A: Extremely important – most data engineering solutions now live on the cloud. Employers will expect you to handle data in cloud storage, use cloud databases or warehouses, and leverage cloud-based processing. Cloud proficiency means you can build pipelines that are scalable and cost-effective. Training programs put a strong emphasis on cloud projects for this reason.

Q: What’s a good way to start learning these data engineering tools?
A: Start with the basics and build up. For example, start by learning one cloud platform and practicing data storage and queries. Then create a simple ETL workflow (using a tool like Airbyte or writing scripts) and even tackle a mini-project such as streaming data with Kafka into a database. Guided courses or bootcamps (like the Refonte Learning data engineering course) can provide a structured path, giving you hands-on practice with each tool under the guidance of experienced mentors.

Q: Do I need to learn all these tools at once?

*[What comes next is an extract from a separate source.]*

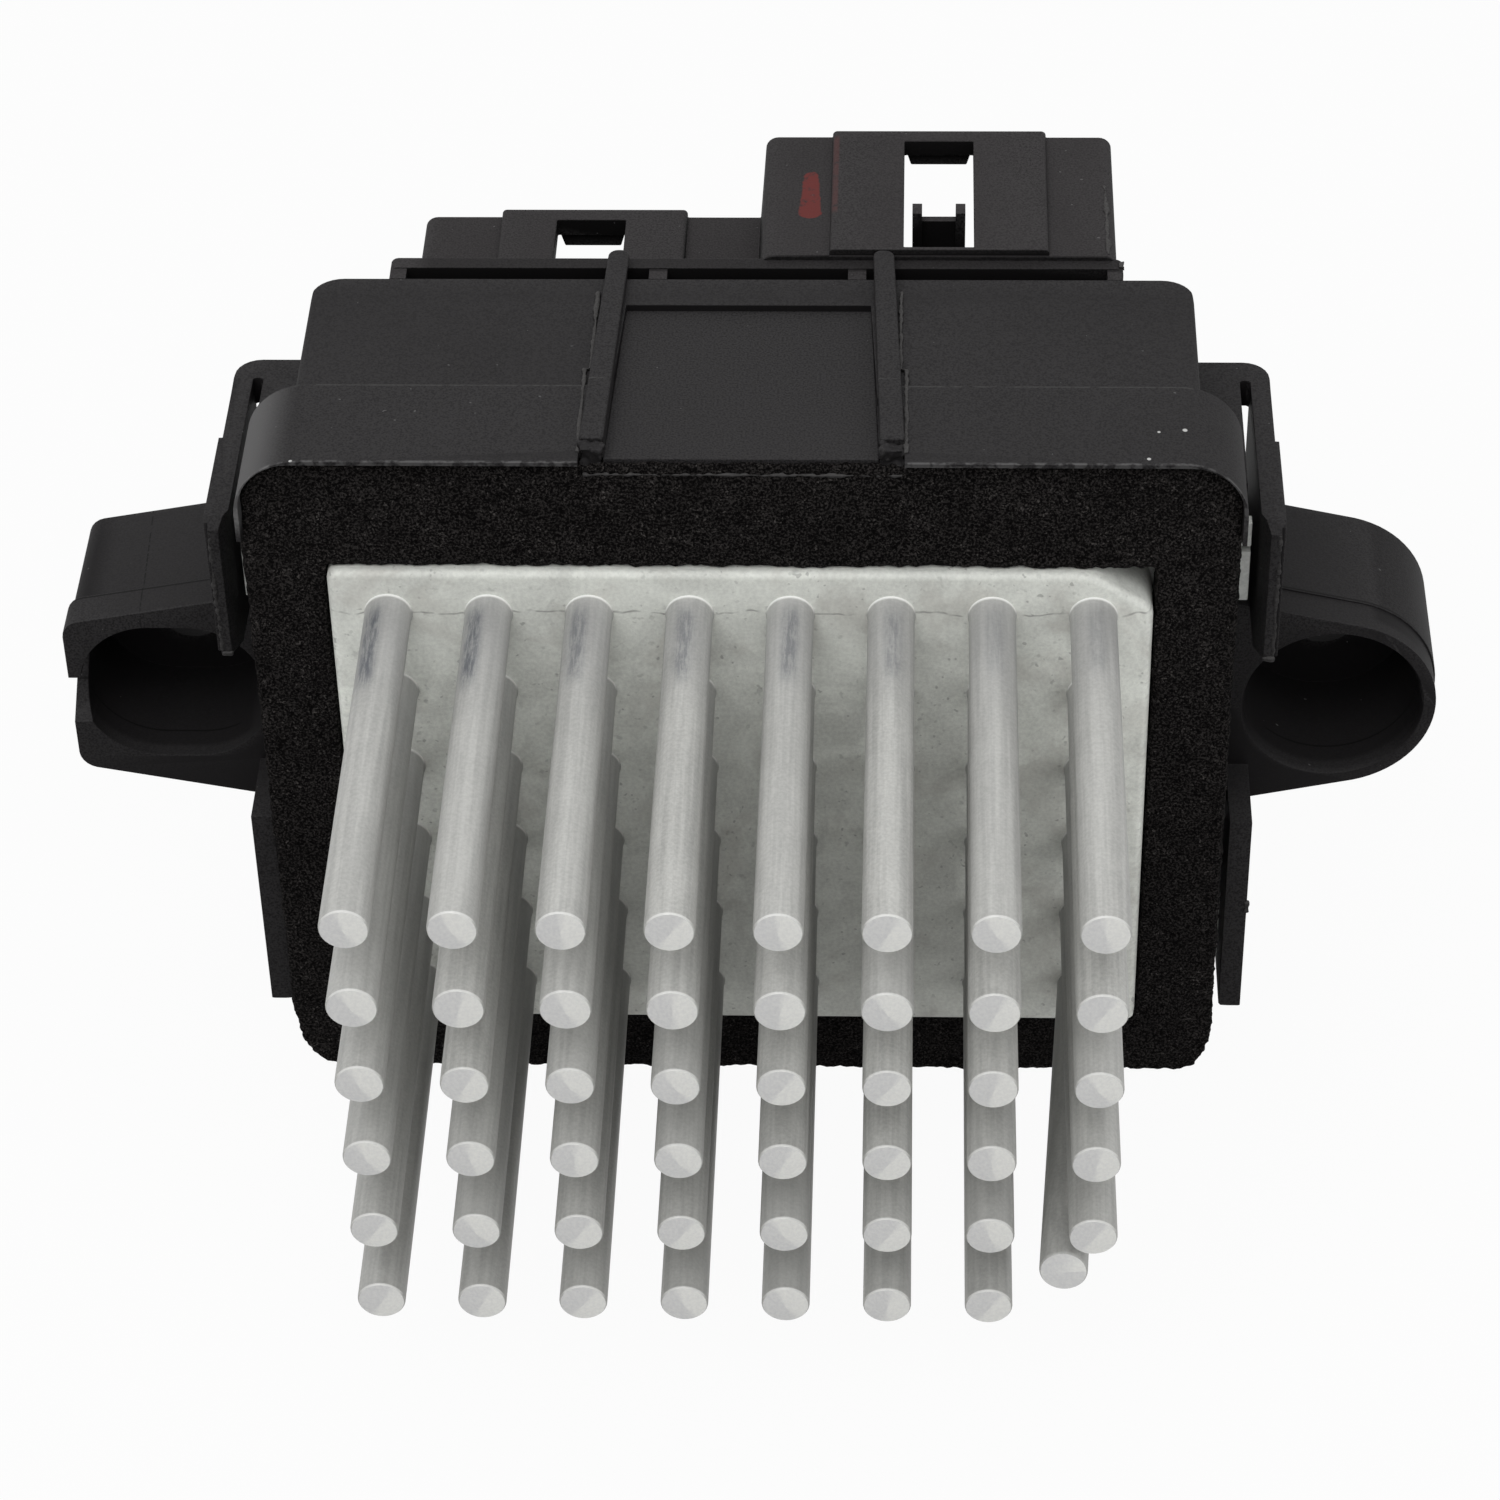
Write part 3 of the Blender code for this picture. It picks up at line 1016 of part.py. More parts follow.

A: No, you don’t have to master everything overnight. In fact, many junior data engineers start with a subset – perhaps focusing on SQL, Python, and one cloud platform – and then learn other tools as needed. Over time, you’ll naturally pick up new technologies as projects demand. Aim to build a solid foundation and then layer on additional tools – and remember that continuous learning is part of the data engineer’s journey.